• [LISTED ENTRIES]
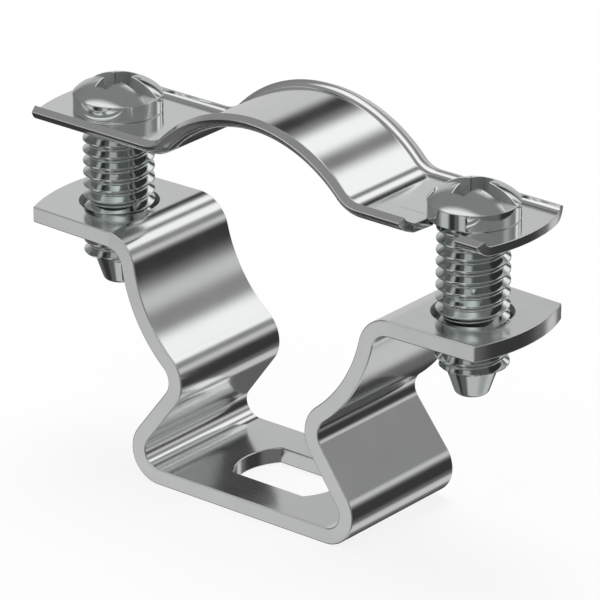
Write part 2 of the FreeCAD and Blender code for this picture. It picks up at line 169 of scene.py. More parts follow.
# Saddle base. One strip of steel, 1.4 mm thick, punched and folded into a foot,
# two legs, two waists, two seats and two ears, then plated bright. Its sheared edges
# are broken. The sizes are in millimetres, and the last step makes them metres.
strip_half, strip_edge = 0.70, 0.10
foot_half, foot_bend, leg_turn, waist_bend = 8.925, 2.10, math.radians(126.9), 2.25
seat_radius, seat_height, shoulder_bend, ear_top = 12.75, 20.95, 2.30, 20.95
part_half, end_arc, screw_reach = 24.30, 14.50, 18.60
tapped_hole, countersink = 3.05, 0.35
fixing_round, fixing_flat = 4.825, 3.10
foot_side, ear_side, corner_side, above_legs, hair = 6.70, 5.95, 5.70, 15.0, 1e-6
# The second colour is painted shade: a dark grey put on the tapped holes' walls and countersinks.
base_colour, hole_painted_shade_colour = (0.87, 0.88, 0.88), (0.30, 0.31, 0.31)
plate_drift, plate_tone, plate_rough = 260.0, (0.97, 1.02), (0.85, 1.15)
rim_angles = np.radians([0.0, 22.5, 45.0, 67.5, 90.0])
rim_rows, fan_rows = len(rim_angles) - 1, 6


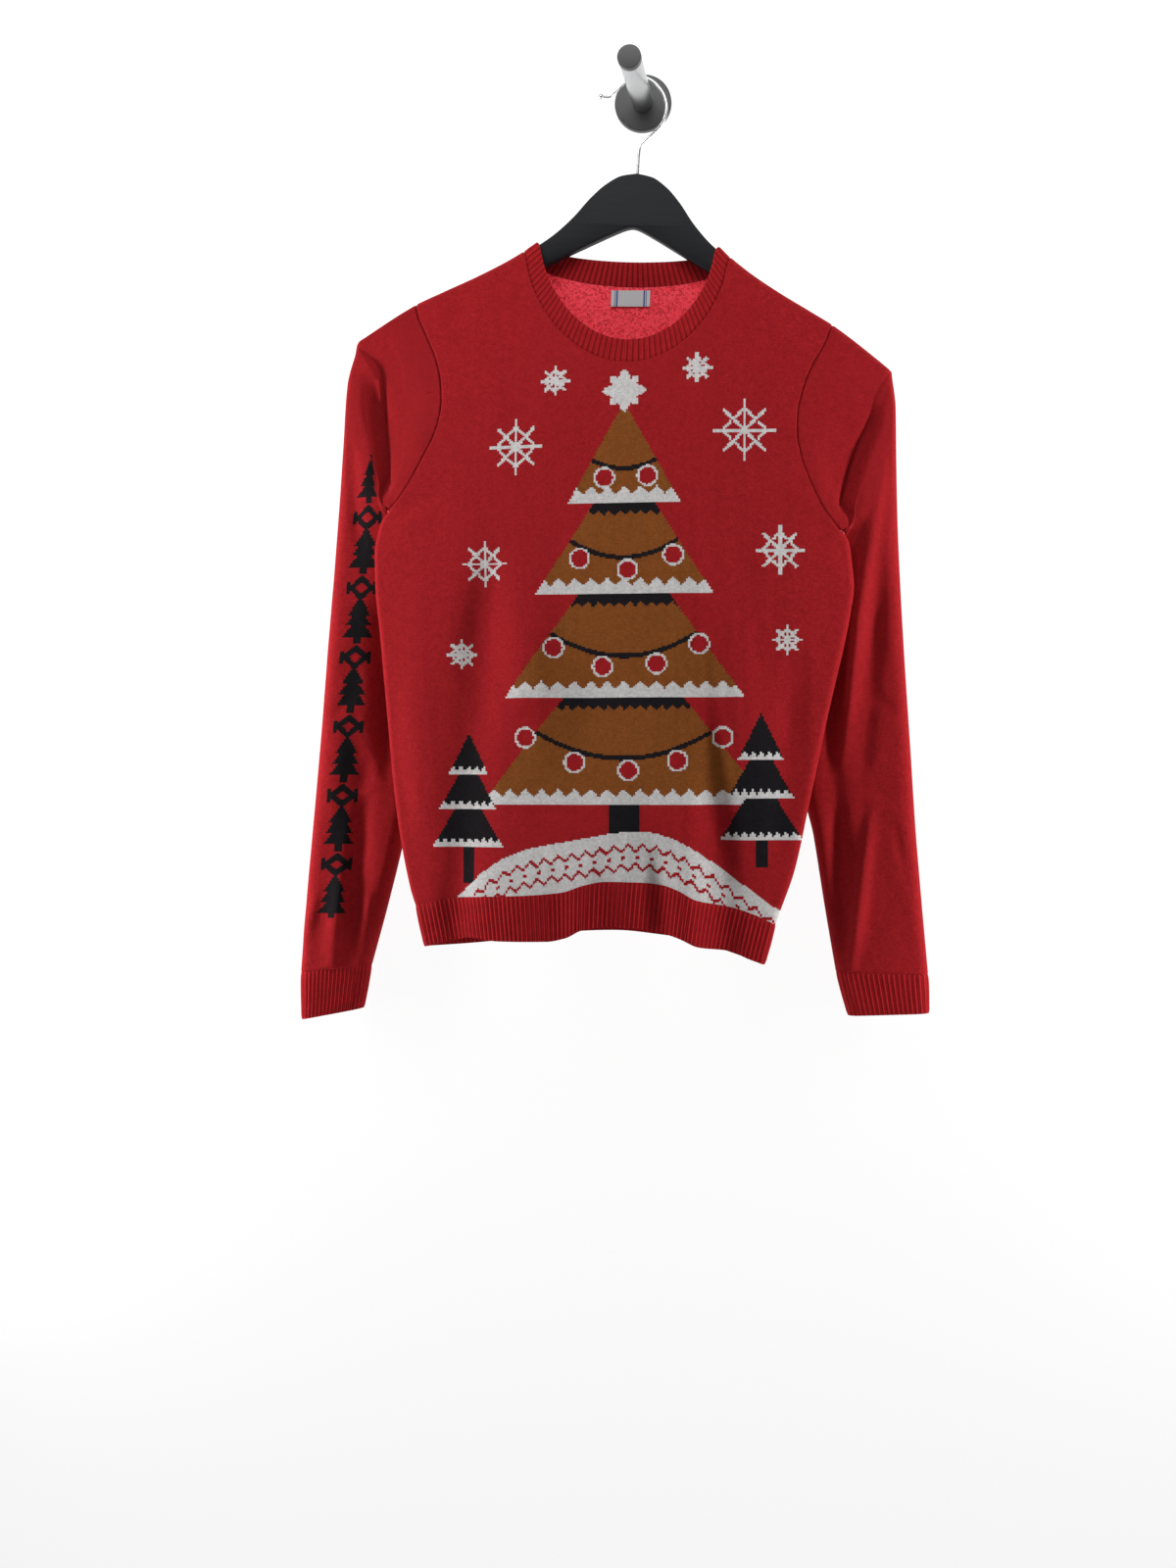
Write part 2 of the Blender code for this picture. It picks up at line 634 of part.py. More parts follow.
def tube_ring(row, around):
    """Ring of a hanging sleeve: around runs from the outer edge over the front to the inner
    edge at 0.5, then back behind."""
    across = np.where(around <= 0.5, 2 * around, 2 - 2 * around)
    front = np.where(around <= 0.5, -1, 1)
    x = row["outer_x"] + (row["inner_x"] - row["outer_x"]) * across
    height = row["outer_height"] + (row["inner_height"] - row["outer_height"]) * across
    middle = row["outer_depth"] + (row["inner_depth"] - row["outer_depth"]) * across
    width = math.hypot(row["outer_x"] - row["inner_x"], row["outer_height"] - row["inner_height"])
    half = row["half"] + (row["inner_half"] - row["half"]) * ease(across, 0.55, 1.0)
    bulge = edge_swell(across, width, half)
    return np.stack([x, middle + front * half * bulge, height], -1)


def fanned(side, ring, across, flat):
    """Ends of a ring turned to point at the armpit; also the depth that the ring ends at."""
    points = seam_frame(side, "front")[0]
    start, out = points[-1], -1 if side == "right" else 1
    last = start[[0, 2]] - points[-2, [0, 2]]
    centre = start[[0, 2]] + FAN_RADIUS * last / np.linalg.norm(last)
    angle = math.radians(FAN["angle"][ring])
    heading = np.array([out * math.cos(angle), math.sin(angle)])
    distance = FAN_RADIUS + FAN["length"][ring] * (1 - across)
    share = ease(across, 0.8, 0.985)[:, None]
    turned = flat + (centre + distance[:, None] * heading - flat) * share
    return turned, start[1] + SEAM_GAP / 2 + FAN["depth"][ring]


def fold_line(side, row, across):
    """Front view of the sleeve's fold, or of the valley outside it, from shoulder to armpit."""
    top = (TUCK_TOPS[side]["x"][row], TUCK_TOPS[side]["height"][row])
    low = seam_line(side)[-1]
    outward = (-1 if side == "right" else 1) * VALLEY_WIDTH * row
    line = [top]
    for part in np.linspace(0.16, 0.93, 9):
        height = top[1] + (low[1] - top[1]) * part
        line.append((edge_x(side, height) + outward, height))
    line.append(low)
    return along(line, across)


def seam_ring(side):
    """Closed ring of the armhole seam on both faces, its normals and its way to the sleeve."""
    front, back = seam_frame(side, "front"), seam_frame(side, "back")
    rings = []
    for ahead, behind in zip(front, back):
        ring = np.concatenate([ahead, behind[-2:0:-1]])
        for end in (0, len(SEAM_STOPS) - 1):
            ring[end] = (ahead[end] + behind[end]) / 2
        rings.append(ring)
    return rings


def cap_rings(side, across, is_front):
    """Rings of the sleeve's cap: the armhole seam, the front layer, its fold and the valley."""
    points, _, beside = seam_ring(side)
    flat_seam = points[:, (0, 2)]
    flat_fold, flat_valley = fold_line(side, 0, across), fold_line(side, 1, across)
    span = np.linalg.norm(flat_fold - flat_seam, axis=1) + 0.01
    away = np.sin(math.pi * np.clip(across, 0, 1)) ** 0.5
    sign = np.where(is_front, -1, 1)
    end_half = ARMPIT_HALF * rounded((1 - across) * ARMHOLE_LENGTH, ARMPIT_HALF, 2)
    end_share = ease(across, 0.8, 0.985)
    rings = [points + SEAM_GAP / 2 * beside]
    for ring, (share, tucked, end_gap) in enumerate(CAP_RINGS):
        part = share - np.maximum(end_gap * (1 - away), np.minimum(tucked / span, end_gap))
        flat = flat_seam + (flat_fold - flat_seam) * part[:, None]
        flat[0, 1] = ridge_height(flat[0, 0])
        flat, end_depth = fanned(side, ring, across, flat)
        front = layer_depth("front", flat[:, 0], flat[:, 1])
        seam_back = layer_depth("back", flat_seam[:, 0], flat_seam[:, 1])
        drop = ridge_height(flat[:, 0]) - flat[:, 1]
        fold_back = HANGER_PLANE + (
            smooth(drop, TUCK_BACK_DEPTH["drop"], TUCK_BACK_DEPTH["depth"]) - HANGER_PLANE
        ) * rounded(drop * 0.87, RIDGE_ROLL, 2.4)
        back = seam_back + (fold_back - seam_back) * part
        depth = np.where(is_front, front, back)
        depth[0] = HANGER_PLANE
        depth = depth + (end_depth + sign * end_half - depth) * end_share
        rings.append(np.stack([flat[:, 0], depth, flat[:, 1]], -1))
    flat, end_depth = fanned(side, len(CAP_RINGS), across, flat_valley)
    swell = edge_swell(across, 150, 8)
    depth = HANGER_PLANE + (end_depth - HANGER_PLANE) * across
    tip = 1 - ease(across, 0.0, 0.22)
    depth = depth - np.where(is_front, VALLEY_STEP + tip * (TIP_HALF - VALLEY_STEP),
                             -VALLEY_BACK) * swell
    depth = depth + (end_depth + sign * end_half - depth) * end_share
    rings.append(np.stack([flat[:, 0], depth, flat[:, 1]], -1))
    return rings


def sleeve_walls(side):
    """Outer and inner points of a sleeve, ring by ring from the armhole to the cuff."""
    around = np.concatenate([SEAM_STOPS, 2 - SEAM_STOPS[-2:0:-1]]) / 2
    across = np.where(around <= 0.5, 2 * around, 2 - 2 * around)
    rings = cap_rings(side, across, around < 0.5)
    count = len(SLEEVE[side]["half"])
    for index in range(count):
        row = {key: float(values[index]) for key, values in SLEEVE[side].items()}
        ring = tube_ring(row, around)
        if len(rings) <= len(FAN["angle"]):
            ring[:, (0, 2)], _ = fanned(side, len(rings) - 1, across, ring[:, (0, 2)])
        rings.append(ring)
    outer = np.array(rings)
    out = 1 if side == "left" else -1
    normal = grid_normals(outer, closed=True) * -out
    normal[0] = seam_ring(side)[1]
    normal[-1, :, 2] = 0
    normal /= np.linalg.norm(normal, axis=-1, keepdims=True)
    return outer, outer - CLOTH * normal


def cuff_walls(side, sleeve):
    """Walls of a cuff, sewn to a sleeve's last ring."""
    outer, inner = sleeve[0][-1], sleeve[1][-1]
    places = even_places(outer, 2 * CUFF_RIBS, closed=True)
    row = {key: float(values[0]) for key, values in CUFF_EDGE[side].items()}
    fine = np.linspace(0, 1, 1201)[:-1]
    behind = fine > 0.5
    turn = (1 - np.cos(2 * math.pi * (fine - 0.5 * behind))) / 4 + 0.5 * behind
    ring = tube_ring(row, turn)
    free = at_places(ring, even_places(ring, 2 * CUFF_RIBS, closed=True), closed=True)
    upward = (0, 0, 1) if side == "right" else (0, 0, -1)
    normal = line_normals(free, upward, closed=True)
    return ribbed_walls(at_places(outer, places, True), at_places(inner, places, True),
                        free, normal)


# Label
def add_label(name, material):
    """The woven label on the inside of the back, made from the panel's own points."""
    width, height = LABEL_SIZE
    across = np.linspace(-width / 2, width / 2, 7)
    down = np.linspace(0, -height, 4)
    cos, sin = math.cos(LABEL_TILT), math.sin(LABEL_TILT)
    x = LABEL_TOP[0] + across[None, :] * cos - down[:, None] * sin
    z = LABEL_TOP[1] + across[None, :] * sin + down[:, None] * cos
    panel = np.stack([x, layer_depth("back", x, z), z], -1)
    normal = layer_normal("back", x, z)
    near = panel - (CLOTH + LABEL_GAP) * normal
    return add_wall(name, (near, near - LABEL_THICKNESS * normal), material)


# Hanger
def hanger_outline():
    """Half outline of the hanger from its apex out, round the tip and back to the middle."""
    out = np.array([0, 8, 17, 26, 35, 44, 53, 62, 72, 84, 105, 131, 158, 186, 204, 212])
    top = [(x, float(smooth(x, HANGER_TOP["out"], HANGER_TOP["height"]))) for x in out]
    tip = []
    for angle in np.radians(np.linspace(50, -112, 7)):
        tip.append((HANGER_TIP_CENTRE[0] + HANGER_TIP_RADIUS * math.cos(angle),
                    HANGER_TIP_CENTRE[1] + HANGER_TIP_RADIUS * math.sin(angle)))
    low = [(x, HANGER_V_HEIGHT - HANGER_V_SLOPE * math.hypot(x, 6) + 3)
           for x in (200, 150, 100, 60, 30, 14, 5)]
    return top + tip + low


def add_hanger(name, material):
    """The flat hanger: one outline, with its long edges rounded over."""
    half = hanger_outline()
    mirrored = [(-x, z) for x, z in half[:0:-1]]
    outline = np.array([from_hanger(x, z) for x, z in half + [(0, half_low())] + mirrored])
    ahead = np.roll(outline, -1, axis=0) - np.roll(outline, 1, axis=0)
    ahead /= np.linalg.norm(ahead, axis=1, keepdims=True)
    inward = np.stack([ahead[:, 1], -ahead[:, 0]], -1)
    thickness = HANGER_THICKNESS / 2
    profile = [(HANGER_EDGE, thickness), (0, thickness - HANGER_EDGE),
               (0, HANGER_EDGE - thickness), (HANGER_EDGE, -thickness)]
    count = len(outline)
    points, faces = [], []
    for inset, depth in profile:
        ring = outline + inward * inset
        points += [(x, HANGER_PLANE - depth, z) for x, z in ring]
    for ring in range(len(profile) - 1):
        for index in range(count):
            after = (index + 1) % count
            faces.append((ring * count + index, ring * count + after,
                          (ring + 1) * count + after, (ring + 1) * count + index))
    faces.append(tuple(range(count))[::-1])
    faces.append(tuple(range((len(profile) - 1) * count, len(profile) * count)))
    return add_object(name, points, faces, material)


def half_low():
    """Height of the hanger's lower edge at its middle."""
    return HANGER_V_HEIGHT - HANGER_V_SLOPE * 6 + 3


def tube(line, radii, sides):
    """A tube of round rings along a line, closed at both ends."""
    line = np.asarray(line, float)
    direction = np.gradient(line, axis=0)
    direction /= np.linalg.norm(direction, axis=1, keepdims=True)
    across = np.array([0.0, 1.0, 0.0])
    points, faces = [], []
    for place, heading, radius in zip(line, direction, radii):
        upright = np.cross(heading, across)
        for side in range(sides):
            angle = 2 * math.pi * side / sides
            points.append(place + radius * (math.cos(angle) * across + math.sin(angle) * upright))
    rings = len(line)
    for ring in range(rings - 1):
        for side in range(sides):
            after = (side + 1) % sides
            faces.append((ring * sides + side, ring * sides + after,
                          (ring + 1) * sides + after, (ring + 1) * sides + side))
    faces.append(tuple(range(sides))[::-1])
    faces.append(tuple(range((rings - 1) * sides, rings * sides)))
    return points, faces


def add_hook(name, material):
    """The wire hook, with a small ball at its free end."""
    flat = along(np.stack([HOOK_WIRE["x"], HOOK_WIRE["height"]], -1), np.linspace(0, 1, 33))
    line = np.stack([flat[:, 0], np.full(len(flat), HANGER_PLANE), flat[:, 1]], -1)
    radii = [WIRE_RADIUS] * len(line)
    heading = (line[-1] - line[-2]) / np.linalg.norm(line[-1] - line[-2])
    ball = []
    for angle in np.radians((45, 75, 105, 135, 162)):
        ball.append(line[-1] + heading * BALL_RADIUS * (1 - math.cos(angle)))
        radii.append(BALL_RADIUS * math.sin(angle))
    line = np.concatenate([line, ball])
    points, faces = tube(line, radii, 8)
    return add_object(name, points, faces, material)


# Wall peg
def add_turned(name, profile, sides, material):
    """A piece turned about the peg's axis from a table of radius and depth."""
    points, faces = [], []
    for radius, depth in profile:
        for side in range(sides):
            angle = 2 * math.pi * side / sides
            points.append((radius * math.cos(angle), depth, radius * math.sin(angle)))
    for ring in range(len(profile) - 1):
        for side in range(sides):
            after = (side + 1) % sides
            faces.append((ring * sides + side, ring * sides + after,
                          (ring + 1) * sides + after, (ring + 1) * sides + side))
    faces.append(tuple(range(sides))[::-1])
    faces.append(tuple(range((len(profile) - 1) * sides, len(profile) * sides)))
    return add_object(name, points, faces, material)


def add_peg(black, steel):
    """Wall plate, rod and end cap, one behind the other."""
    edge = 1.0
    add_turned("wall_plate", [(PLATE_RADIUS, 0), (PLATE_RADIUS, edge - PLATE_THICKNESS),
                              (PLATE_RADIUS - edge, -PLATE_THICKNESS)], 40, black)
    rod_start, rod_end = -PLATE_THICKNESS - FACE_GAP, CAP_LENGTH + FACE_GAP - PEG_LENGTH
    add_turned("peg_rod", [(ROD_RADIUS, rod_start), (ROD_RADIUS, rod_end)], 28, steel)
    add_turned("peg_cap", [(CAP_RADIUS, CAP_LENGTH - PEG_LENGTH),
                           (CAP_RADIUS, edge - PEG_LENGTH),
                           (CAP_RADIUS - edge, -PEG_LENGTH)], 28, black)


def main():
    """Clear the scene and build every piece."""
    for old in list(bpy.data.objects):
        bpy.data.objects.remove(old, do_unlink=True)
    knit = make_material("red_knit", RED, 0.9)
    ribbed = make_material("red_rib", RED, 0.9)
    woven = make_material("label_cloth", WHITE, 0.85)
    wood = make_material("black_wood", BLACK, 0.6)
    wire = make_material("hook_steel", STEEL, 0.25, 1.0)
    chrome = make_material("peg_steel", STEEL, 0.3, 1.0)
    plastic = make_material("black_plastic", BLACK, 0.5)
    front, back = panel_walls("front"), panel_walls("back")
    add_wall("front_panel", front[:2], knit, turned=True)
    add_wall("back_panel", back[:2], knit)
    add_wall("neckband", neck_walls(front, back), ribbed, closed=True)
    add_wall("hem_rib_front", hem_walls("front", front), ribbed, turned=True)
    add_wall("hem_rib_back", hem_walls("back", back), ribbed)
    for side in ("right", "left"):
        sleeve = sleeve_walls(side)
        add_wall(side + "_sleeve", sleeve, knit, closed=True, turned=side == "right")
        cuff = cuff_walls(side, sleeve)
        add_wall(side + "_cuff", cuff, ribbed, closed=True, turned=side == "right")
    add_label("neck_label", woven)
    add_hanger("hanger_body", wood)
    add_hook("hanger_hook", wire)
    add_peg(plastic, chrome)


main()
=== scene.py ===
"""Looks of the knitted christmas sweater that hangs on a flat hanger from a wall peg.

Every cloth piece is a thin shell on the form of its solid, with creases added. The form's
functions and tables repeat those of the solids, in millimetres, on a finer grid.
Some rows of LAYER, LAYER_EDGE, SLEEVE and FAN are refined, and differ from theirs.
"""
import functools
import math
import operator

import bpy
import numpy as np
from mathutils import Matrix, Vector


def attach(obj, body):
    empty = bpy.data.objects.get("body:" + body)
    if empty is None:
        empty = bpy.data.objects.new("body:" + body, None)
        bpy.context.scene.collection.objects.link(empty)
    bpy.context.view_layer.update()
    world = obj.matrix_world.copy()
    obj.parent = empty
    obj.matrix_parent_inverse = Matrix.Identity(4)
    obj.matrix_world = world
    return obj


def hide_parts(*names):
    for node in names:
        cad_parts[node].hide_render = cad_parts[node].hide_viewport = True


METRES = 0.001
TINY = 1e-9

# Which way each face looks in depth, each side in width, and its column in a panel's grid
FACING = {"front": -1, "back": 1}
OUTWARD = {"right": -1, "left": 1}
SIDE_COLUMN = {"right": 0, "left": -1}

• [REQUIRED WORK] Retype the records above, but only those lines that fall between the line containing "front), ribbed, turned=True)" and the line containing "import numpy as np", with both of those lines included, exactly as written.

• [SOLUTION TO THE PROBLEM]
    add_wall("hem_rib_front", hem_walls("front", front), ribbed, turned=True)
    add_wall("hem_rib_back", hem_walls("back", back), ribbed)
    for side in ("right", "left"):
        sleeve = sleeve_walls(side)
        add_wall(side + "_sleeve", sleeve, knit, closed=True, turned=side == "right")
        cuff = cuff_walls(side, sleeve)
        add_wall(side + "_cuff", cuff, ribbed, closed=True, turned=side == "right")
    add_label("neck_label", woven)
    add_hanger("hanger_body", wood)
    add_hook("hanger_hook", wire)
    add_peg(plastic, chrome)


main()
=== scene.py ===
"""Looks of the knitted christmas sweater that hangs on a flat hanger from a wall peg.

Every cloth piece is a thin shell on the form of its solid, with creases added. The form's
functions and tables repeat those of the solids, in millimetres, on a finer grid.
Some rows of LAYER, LAYER_EDGE, SLEEVE and FAN are refined, and differ from theirs.
"""
import functools
import math
import operator

import bpy
import numpy as np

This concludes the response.